The case carries significance for Southeast Asia's jewellery markets and customs enforcement more broadly. Vietnam's rapid economic growth and expansion of its middle class have created a booming market for jewellery and luxury goods, making the country an attractive destination for smugglers seeking to divert contraband through less heavily scrutinised channels than established markets in Hong Kong or Singapore. The use of personal luggage and clothing as smuggling vectors, combined with reliance on encrypted communications and informal payment methods, represents a template that criminal networks may attempt to replicate in other Southeast Asian nations with similar market characteristics and customs procedures.
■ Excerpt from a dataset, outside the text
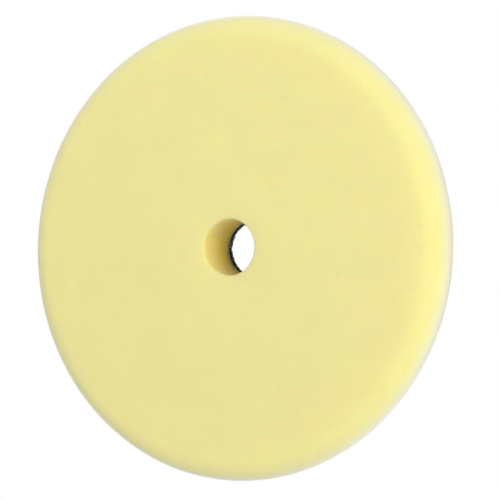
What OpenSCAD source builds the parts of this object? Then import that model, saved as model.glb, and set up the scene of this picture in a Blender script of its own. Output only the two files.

The investigation remains ongoing, with Vietnamese authorities continuing to pursue additional leads and work to identify other potential participants in the network. The Ministry of Public Security has indicated that the expanded probe will likely uncover additional layers of the operation and potentially reveal connections to other smuggling groups. For Malaysia and other regional economies with significant jewellery sectors, the case underscores the vulnerability of supply chains to infiltration by smuggling networks and highlights the necessity for enhanced cooperation on customs enforcement, financial intelligence sharing, and cooperation with law enforcement agencies in neighbouring jurisdictions to effectively combat transnational criminal operations.